■ TASK TO COMPLETE ■
Reproduce precisely the lines between the start of the data below and the line with "from math import cos, radians, sin", both included.

■ DATA BLOCK ■
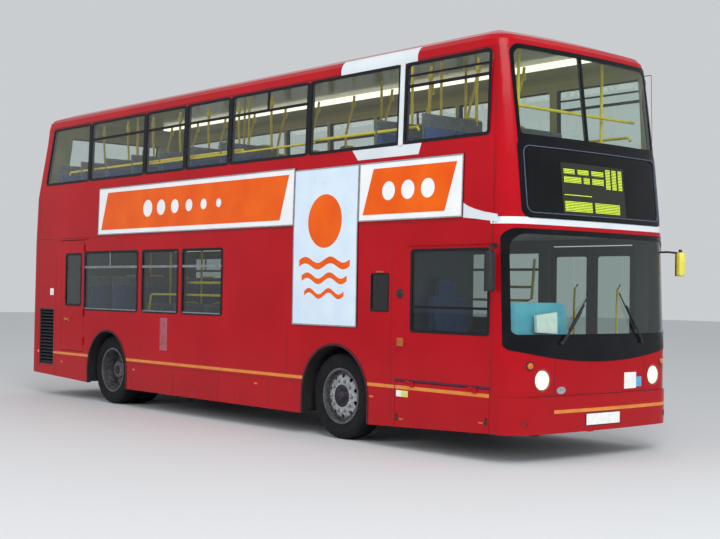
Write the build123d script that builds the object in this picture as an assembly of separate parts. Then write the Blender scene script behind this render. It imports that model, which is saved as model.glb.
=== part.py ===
from build123d import *
import os
from math import cos, radians, sin

# A two-door, low-floor double-deck city bus with the driver on the offside.
# Millimetres. X points forward, Y to the nearside (kerb), Z up, with the road at Z = 0.

# Overall size. Ends and sides that other places are measured from.
LENGTH = 10200
WIDTH = 2520
HEIGHT = 4300
NOSE = LENGTH / 2
TAIL = -LENGTH / 2
HALF = WIDTH / 2
BIG = 2 * LENGTH         # reach of a cut that goes past everything

# Body shell
WALL = 55                # thickness of side, front and rear walls
FRONT_BOW = 70           # how far the nose bows forward of its corners
REAR_BOW = 40
FRONT_CORNER = 300       # plan radius of the front corners
REAR_CORNER = 120
SMALLEST_CORNER = 40
ROOF_CORNER = 170
EAVE = HEIGHT - 250      # where the wall starts to turn into the roof
BUMPER_PROUD = 15        # the bumper stands this far ahead of the panel over it

# Shell outline going up. Columns: height, nose setback, tail setback, lean of each side.
SHELL_LEVELS = (
    (180, BUMPER_PROUD + 5, 0, 0),
    (1100, BUMPER_PROUD, 0, 0),
    (2300, 65, 15, 0),
    (3000, 135, 30, 17),
    (EAVE - 230, 242, 260, 42),
    (EAVE, 272, 300, 50),
)
ROOF_ANGLES = (30, 55, 80)
# Crown of the roof. Columns: distance from the wall line, drop below the top.
CROWN_LEVELS = (
    (320, 18),
    (700, 0),
)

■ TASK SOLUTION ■
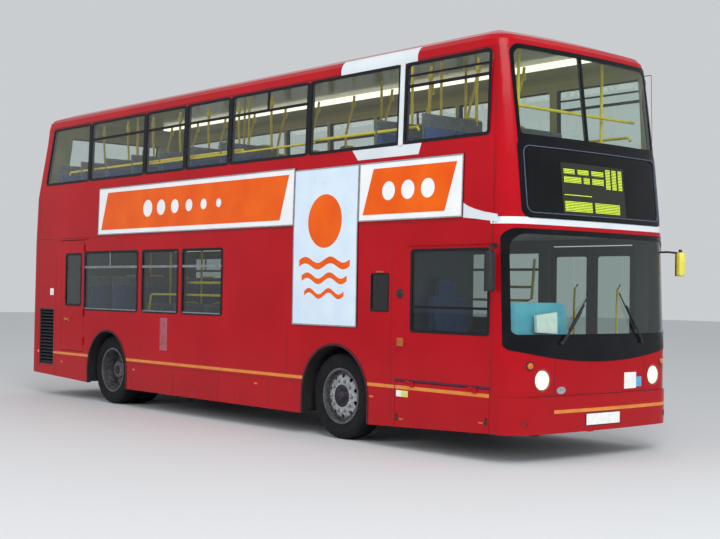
Write the build123d script that builds the object in this picture as an assembly of separate parts. Then write the Blender scene script behind this render. It imports that model, which is saved as model.glb.
=== part.py ===
from build123d import *
import os
from math import cos, radians, sin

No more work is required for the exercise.